## DATASET
* Start *
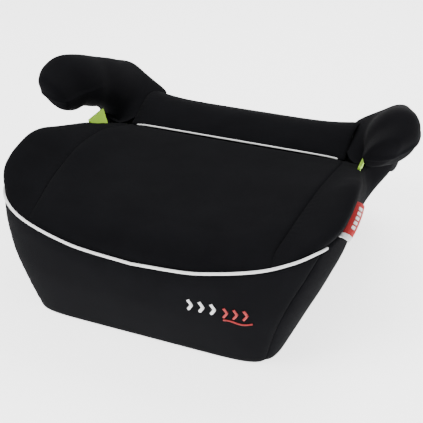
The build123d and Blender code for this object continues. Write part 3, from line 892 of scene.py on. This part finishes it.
# ---- studio ----
def make_floor():
    """Pale plain floor that glows a little."""
    mesh = bpy.data.meshes.new("floor")
    mesh.from_pydata([(-6, -6, 0), (6, -6, 0), (6, 6, 0), (-6, 6, 0)], [], [(0, 1, 2, 3)])
    floor = bpy.data.objects.new("floor", mesh)
    bpy.context.collection.objects.link(floor)
    paint = Finish("studio_floor", (0.93, 0.93, 0.93), 0.7)
    paint.blend(paint.noise(3, 2), (0.92, 0.92, 0.92), (0.94, 0.94, 0.94))
    paint.shader.inputs["Emission Color"].default_value = (1, 1, 1, 1)
    paint.shader.inputs["Emission Strength"].default_value = 2.4
    mesh.materials.append(paint.material)


def make_world():
    """Even white surroundings."""
    world = bpy.data.worlds.new("studio")
    world.use_nodes = True
    background = world.node_tree.nodes["Background"]
    background.inputs[0].default_value = (1, 1, 1, 1)
    background.inputs[1].default_value = 0.75
    bpy.context.scene.world = world


def softbox(name, place, aim, size, watts):
    """A square area light at a place, aimed at a point."""
    data = bpy.data.lights.new(name, "AREA")
    data.shape, data.size, data.energy = "SQUARE", size, watts
    lamp = bpy.data.objects.new(name, data)
    lamp.location = place
    direction = Vector(aim) - lamp.location
    lamp.rotation_euler = direction.to_track_quat("-Z", "Y").to_euler()
    bpy.context.collection.objects.link(lamp)


def make_camera():
    """Camera above the front right corner."""
    lens = bpy.data.cameras.new("camera")
    lens.lens, lens.sensor_width = 68.6, 36.0
    lens.shift_x, lens.shift_y = -0.0125, -0.0030
    lens.clip_start = 0.01
    camera = bpy.data.objects.new("camera", lens)
    camera.location = (0.3074, -0.7375, 0.5467)
    aim = (Vector((0.018, -0.0102, 0.067)) - camera.location).to_track_quat("-Z", "Y")
    roll = Quaternion((0, 0, 1), math.radians(-0.3))
    camera.rotation_euler = (aim @ roll).to_euler()
    bpy.context.collection.objects.link(camera)
    bpy.context.scene.camera = camera


make_floor()
make_world()
softbox("key", (-0.9, -0.9, 1.6), (0, 0, 0.08), 0.9, 32)
softbox("top", (0.2, 0.9, 1.5), (0, 0, 0.1), 0.9, 26)
softbox("fill", (1.3, -0.7, 0.9), (0, 0, 0.08), 1.0, 10)
make_camera()
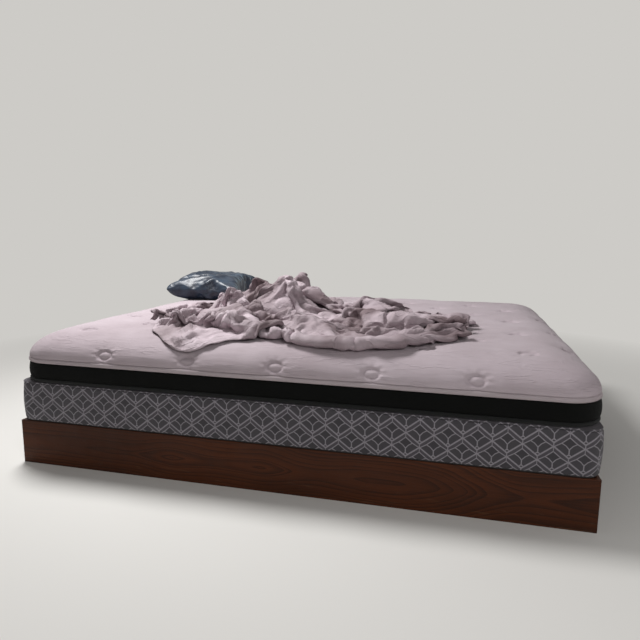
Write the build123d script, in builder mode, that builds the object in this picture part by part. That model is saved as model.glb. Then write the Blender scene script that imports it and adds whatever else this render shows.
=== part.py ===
* End *
Can you give every line above again, exactly as written?

## RESPONSE TO THIS EXERCISE
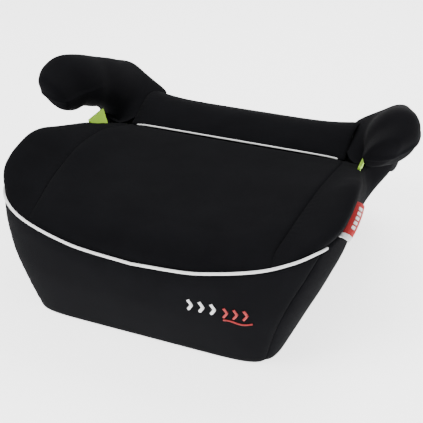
The build123d and Blender code for this object continues. Write part 3, from line 892 of scene.py on. This part finishes it.
# ---- studio ----
def make_floor():
    """Pale plain floor that glows a little."""
    mesh = bpy.data.meshes.new("floor")
    mesh.from_pydata([(-6, -6, 0), (6, -6, 0), (6, 6, 0), (-6, 6, 0)], [], [(0, 1, 2, 3)])
    floor = bpy.data.objects.new("floor", mesh)
    bpy.context.collection.objects.link(floor)
    paint = Finish("studio_floor", (0.93, 0.93, 0.93), 0.7)
    paint.blend(paint.noise(3, 2), (0.92, 0.92, 0.92), (0.94, 0.94, 0.94))
    paint.shader.inputs["Emission Color"].default_value = (1, 1, 1, 1)
    paint.shader.inputs["Emission Strength"].default_value = 2.4
    mesh.materials.append(paint.material)


def make_world():
    """Even white surroundings."""
    world = bpy.data.worlds.new("studio")
    world.use_nodes = True
    background = world.node_tree.nodes["Background"]
    background.inputs[0].default_value = (1, 1, 1, 1)
    background.inputs[1].default_value = 0.75
    bpy.context.scene.world = world


def softbox(name, place, aim, size, watts):
    """A square area light at a place, aimed at a point."""
    data = bpy.data.lights.new(name, "AREA")
    data.shape, data.size, data.energy = "SQUARE", size, watts
    lamp = bpy.data.objects.new(name, data)
    lamp.location = place
    direction = Vector(aim) - lamp.location
    lamp.rotation_euler = direction.to_track_quat("-Z", "Y").to_euler()
    bpy.context.collection.objects.link(lamp)


def make_camera():
    """Camera above the front right corner."""
    lens = bpy.data.cameras.new("camera")
    lens.lens, lens.sensor_width = 68.6, 36.0
    lens.shift_x, lens.shift_y = -0.0125, -0.0030
    lens.clip_start = 0.01
    camera = bpy.data.objects.new("camera", lens)
    camera.location = (0.3074, -0.7375, 0.5467)
    aim = (Vector((0.018, -0.0102, 0.067)) - camera.location).to_track_quat("-Z", "Y")
    roll = Quaternion((0, 0, 1), math.radians(-0.3))
    camera.rotation_euler = (aim @ roll).to_euler()
    bpy.context.collection.objects.link(camera)
    bpy.context.scene.camera = camera


make_floor()
make_world()
softbox("key", (-0.9, -0.9, 1.6), (0, 0, 0.08), 0.9, 32)
softbox("top", (0.2, 0.9, 1.5), (0, 0, 0.1), 0.9, 26)
softbox("fill", (1.3, -0.7, 0.9), (0, 0, 0.08), 1.0, 10)
make_camera()
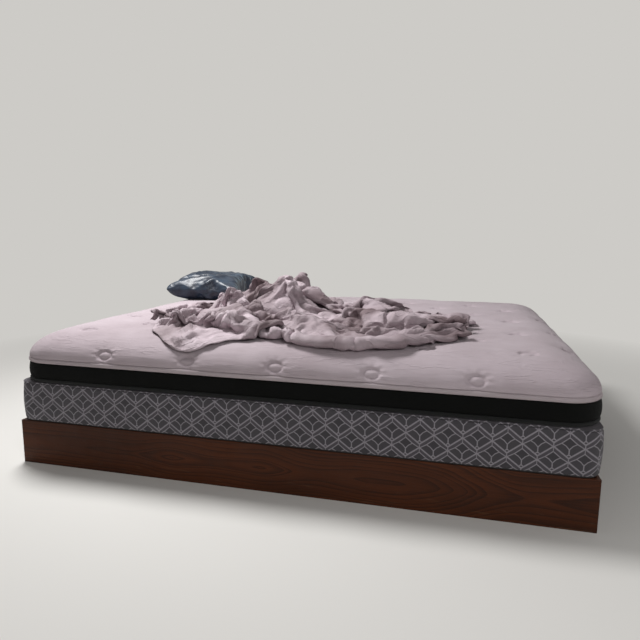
Write the build123d script, in builder mode, that builds the object in this picture part by part. That model is saved as model.glb. Then write the Blender scene script that imports it and adds whatever else this render shows.
=== part.py ===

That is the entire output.